Please output exactly the lines of the material from the first through the line containing "bow_steps = 24", and nothing more.

---

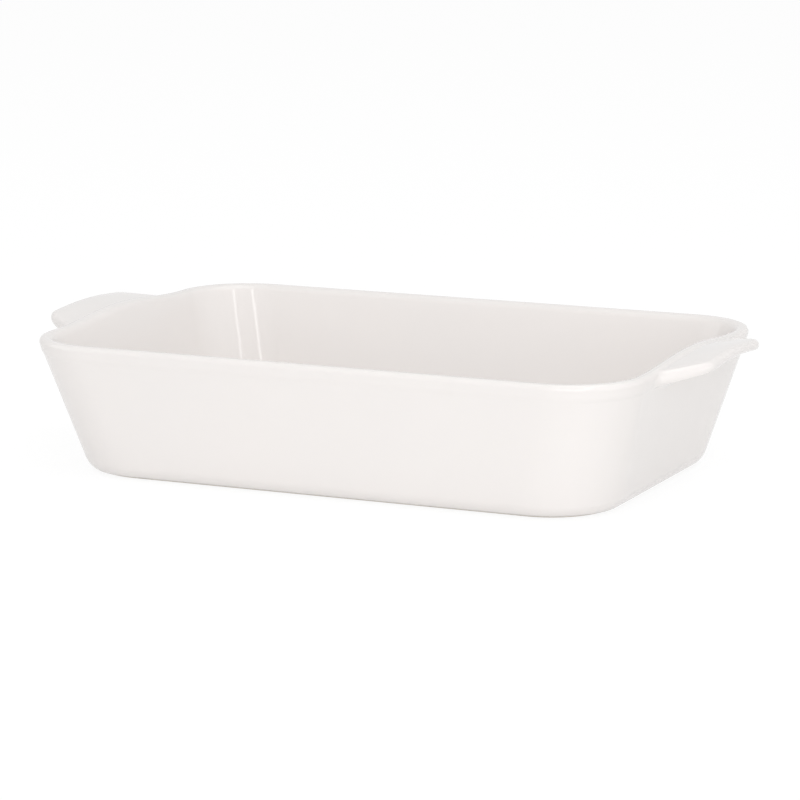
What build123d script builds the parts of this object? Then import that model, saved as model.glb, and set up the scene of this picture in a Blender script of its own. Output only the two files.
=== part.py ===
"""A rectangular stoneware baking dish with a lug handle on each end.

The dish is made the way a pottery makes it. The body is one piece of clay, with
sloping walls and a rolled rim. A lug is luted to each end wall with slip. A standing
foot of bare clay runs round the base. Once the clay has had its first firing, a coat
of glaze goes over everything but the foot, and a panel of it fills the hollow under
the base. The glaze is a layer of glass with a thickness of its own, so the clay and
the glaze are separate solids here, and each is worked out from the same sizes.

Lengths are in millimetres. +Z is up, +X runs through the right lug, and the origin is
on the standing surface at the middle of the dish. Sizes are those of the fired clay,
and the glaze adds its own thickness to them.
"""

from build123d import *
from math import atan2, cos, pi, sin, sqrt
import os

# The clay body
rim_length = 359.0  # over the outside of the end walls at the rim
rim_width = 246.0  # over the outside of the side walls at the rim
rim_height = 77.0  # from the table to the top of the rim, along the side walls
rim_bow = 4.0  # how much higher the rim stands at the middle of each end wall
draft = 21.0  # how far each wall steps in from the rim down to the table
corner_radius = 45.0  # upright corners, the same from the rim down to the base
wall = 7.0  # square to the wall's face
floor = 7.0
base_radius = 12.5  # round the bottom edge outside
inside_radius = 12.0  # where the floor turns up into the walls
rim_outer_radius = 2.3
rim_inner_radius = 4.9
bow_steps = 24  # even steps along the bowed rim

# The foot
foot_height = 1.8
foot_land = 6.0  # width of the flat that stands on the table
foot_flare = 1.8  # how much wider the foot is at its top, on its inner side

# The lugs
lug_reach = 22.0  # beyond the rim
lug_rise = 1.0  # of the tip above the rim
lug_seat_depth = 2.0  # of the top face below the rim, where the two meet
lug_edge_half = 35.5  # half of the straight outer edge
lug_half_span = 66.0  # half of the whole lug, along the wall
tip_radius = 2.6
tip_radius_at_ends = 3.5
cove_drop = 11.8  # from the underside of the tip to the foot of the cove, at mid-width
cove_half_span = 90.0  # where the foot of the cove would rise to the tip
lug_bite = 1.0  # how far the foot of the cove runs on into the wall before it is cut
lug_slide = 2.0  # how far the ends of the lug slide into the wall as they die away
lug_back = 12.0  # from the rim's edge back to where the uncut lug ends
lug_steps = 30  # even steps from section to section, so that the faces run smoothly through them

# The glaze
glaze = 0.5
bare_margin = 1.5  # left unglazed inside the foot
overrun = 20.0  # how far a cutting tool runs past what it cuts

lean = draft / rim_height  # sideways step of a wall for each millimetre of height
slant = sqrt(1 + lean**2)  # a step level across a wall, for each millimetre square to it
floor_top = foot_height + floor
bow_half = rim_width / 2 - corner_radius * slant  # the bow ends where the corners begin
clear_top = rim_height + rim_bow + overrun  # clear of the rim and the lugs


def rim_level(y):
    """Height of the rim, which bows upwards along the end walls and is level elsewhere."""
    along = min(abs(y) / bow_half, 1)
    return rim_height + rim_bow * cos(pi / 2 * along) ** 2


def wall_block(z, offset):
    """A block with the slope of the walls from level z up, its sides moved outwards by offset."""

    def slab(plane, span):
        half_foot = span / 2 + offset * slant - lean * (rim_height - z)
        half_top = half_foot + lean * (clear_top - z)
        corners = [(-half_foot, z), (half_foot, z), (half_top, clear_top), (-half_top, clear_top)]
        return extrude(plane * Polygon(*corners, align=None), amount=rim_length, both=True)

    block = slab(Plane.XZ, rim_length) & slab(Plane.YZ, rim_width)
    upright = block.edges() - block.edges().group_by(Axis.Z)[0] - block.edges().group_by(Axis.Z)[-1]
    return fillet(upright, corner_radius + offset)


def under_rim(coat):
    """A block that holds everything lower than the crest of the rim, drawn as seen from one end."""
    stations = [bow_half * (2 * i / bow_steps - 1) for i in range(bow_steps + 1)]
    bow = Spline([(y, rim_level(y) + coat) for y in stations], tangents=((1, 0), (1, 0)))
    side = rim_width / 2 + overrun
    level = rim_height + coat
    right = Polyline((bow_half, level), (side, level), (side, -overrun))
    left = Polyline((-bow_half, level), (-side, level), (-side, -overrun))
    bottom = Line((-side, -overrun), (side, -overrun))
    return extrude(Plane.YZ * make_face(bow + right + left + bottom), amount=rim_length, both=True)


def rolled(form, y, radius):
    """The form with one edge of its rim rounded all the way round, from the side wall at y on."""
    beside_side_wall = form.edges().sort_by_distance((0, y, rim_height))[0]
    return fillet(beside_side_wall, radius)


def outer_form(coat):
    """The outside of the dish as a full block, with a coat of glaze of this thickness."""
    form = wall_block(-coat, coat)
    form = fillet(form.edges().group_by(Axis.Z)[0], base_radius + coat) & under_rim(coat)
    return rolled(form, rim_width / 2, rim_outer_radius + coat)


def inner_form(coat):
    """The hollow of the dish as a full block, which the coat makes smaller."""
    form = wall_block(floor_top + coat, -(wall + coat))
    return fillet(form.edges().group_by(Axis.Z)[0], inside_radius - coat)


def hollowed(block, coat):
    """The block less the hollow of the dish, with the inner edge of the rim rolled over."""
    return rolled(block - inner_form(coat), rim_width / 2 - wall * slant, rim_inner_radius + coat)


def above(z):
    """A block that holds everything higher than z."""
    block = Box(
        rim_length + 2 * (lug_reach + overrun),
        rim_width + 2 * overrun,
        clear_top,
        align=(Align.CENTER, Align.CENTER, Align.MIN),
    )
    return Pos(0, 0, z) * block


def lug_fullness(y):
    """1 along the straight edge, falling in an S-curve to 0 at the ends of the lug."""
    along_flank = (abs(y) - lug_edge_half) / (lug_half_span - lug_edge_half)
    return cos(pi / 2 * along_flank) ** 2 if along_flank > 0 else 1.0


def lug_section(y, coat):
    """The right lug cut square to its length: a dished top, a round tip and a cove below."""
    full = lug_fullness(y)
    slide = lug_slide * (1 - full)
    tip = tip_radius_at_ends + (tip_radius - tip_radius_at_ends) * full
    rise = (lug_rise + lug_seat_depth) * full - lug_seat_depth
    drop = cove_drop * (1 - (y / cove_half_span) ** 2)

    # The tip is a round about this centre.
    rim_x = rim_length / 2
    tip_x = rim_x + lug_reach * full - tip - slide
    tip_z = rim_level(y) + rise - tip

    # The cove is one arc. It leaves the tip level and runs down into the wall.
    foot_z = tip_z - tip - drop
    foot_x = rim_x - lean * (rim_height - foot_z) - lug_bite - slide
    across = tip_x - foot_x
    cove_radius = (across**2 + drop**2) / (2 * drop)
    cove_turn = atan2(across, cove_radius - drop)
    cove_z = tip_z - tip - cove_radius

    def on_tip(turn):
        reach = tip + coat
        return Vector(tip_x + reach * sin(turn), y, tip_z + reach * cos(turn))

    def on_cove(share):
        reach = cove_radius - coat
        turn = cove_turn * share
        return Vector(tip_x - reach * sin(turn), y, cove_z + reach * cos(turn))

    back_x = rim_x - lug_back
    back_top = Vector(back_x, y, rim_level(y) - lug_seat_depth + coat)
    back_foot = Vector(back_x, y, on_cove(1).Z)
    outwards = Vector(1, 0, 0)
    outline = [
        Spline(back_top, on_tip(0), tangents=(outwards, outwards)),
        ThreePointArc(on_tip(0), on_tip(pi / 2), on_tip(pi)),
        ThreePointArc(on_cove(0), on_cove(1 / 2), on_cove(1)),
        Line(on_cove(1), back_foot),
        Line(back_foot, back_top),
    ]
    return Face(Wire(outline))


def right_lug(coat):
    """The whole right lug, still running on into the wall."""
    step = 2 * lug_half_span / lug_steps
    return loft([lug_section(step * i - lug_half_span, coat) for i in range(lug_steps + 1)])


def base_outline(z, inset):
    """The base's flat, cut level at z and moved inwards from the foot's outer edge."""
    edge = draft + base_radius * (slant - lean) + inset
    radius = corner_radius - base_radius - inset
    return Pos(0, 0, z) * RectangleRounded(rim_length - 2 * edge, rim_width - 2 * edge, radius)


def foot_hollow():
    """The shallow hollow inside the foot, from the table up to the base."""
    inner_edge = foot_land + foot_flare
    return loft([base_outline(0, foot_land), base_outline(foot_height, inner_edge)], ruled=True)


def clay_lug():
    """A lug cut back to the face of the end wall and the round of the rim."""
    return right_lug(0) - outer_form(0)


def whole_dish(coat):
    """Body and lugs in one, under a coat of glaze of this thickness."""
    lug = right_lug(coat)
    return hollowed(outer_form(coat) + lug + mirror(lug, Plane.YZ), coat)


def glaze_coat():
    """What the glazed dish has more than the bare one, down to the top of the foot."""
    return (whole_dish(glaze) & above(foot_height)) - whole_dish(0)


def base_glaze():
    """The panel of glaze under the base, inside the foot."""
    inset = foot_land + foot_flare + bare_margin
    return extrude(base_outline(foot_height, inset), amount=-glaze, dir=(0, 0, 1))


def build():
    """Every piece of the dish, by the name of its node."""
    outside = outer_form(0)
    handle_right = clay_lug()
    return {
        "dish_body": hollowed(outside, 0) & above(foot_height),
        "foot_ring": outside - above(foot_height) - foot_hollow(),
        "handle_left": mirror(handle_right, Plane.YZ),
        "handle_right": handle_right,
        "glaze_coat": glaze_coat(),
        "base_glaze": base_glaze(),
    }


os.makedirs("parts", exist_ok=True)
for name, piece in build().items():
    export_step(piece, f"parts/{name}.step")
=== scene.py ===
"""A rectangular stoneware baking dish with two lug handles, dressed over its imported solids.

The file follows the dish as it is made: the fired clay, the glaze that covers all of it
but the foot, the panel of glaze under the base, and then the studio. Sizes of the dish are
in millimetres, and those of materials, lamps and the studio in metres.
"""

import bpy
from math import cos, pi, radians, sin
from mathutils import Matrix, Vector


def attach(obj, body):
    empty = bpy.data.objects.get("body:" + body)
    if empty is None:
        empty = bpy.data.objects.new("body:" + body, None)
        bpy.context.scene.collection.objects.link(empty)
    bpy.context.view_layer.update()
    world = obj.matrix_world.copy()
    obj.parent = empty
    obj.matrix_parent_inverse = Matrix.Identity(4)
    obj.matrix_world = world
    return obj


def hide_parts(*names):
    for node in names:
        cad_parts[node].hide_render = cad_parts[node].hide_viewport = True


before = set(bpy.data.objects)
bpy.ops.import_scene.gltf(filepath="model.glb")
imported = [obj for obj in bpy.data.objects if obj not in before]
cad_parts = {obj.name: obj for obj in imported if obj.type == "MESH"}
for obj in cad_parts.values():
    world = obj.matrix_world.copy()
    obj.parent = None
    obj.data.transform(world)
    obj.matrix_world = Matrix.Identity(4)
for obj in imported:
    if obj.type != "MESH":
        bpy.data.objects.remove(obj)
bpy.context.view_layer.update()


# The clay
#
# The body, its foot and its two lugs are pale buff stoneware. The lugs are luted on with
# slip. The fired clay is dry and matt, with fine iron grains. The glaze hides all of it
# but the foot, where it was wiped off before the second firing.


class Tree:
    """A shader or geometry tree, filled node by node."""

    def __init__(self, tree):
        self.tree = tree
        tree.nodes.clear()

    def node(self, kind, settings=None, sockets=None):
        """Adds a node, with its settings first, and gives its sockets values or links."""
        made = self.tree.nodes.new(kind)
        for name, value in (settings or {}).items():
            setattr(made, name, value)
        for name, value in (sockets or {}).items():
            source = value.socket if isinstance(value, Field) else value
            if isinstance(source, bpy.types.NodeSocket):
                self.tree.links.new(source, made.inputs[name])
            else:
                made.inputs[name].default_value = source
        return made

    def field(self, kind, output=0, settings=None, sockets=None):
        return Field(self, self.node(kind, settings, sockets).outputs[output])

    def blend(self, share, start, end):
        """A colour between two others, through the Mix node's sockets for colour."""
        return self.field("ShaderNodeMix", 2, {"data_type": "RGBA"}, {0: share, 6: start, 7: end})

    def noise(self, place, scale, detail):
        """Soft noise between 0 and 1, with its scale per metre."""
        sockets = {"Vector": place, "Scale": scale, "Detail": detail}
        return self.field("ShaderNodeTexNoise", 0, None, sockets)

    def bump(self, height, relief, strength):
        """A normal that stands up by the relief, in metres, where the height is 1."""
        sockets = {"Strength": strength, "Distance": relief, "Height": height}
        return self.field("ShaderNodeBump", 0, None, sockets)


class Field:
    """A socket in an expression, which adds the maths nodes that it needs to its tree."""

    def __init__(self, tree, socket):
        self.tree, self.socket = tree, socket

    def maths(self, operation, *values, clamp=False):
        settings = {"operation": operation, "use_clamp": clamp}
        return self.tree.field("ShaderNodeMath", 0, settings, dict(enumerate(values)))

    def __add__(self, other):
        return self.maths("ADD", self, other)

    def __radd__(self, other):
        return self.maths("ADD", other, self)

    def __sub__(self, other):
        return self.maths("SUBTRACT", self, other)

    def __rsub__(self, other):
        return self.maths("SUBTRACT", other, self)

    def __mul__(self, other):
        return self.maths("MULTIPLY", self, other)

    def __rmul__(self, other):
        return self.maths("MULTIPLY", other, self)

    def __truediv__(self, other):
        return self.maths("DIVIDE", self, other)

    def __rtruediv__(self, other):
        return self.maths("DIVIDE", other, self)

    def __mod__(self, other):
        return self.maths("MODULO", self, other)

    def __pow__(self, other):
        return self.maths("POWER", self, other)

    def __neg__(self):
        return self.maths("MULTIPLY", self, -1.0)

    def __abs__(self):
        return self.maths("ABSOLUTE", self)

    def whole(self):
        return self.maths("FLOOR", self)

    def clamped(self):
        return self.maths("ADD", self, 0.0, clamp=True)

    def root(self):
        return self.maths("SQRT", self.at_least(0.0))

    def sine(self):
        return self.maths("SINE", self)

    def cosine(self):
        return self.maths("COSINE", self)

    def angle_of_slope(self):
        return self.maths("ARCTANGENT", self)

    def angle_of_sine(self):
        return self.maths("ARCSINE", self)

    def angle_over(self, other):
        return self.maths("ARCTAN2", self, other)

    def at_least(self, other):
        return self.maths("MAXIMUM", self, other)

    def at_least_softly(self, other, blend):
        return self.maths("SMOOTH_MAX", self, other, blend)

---

> [Exercise result]
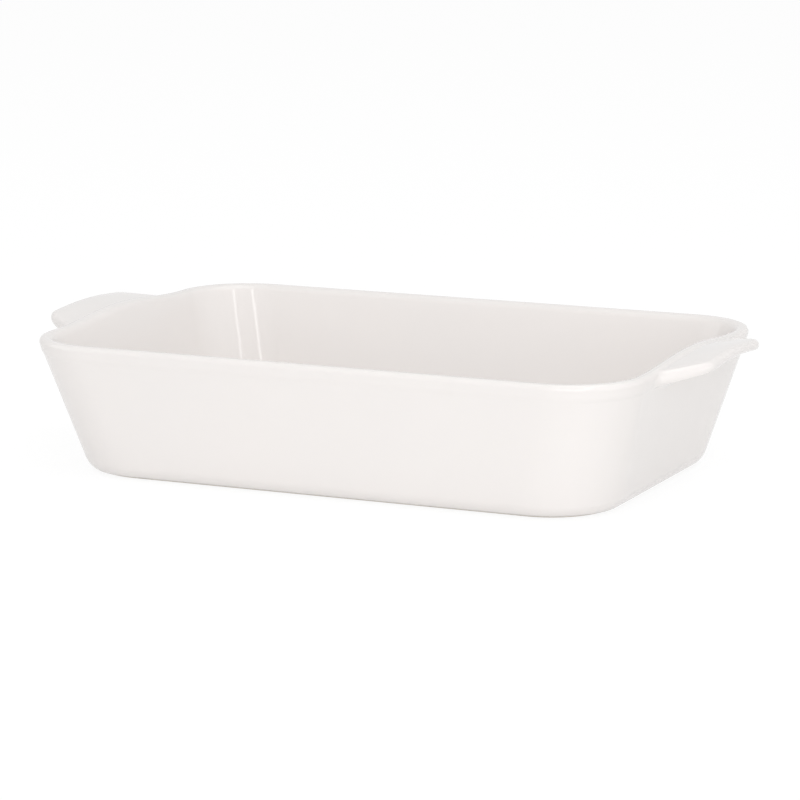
What build123d script builds the parts of this object? Then import that model, saved as model.glb, and set up the scene of this picture in a Blender script of its own. Output only the two files.
=== part.py ===
"""A rectangular stoneware baking dish with a lug handle on each end.

The dish is made the way a pottery makes it. The body is one piece of clay, with
sloping walls and a rolled rim. A lug is luted to each end wall with slip. A standing
foot of bare clay runs round the base. Once the clay has had its first firing, a coat
of glaze goes over everything but the foot, and a panel of it fills the hollow under
the base. The glaze is a layer of glass with a thickness of its own, so the clay and
the glaze are separate solids here, and each is worked out from the same sizes.

Lengths are in millimetres. +Z is up, +X runs through the right lug, and the origin is
on the standing surface at the middle of the dish. Sizes are those of the fired clay,
and the glaze adds its own thickness to them.
"""

from build123d import *
from math import atan2, cos, pi, sin, sqrt
import os

# The clay body
rim_length = 359.0  # over the outside of the end walls at the rim
rim_width = 246.0  # over the outside of the side walls at the rim
rim_height = 77.0  # from the table to the top of the rim, along the side walls
rim_bow = 4.0  # how much higher the rim stands at the middle of each end wall
draft = 21.0  # how far each wall steps in from the rim down to the table
corner_radius = 45.0  # upright corners, the same from the rim down to the base
wall = 7.0  # square to the wall's face
floor = 7.0
base_radius = 12.5  # round the bottom edge outside
inside_radius = 12.0  # where the floor turns up into the walls
rim_outer_radius = 2.3
rim_inner_radius = 4.9
bow_steps = 24  # even steps along the bowed rim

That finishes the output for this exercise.